Afterwards, he turned his attention to Philippine coffee. “I realized that the Philippines has coffee to offer but when I asked my co-workers and the owner of the company, they said ‘you don’t really have coffee there.’ I said, ‘I’ll go on a holiday for a month and then I’ll come back with samples from the volcanoes,’ which I did,” he shares. “I brought the samples back to Africa. I showed them to the Americans and to an Australian guy who came over. He said, ‘I will come back here and I’ll buy a lot of sacks.'”
Mt. Matutum Coffee
He gathered samples from all over Davao, Mt. Apo in Davao Sur, Volcano Kitanlad in Bukidnon, and volcano Matutum in Palomolok before deciding to work with the B’laan in South Cotabato. “It’s not an organized state and farm. Like what you see in Brazil (that’s) owned by a single person. There, it’s not. It’s public land or public domain, ancestral domain. They grow under a lot of old trees. These are shade-grown coffees in the tropical forest. These are wild coffee places,” he says. “But I think we need to build a bodega. That’s the next project. They’re building it now. We now have a warehouse.”
The community has formed a cooperative to further their coffee business. “On Sunday’s it’s a church. But on Mondays until Saturdays, it’s a coffee processing area. It’s a multi-purpose hall, actually,” Ordenes says. “It’s like a church community.”

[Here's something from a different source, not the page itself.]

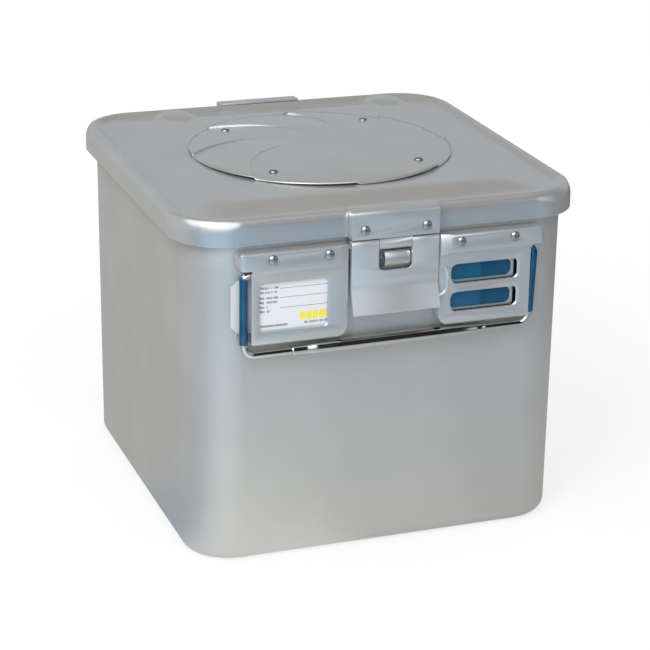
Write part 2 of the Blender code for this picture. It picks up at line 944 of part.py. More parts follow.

The project has helped the community Ordenes works with. “They send their kids to school. That’s is very important. Education is very important to the tribes,” he says. “… daily food, their shelter. Now each of them now have their motorcycle from the coffee business. They don’t have to ride a horse or a carabao or walk from the mountains.”
The Importance of Fair Trade
These are small blessings compared to the enormous challenges that Filipino smallholder farmers face. Ordenes relays their frustrations, which mirror that of farmers all over the country. “Filipino farmers are sad, because we have been blessed with so much land and resources but then they are still poor… They need to be paid better for their products,” he says. “We have a Filipino word for that when you don’t pay well for something it’s called “Barat” and that is sad. They try to get it barat from the farmer and they sell it for so expensive, 20 dollars to foreign companies. That’s not fair.”
He expounds: “I’ve pinpointed the problem: the problem is us. The bad business men, we go there and make a lot of promises to the farmers but when the product is already there, (they) tell them the market is good (and)… offer (a) small price. That is wrong because it’s not true. The International Coffee Organization, and you are a member of ICO. There’s a standard price. And every Filipino has a smartphone now… just google the price. It doesn’t go below 6 US dollars. Why do we do that to our own farmers?”
Volcanoes Coffee is served exclusively at Sky Range Cafe located at the Sky Range shooting range at Solaire Resort and Casino, where Ordenes is Operations Manager. Ordenes describes the flavor thus: “It’s very light. From warm, to lukewarm and then cold, the attributes changes in those stages.”
Ordenes believes that with the right growing techniques, fair trade, and proper marketing, the Philippines is poised to claim a place in the world coffee market. “I just want to tell you coffee is the most consumed commodity in the world after petroleum and we should treat it as a commodity. We could sell so much for this value. And if we also share the information to the farmers, they will be empowered not to be taken advantage of,” Ordenes says. “I am not a social entrepreneur or a capitalist, but I am a good capitalist. I believe in the open market. I believe that most of us are capitalists because we need capital to have wealth. And our greatest wealth is Agriculture particularly, coffee. Coffee is the Philippines, and Philippines is Coffee.”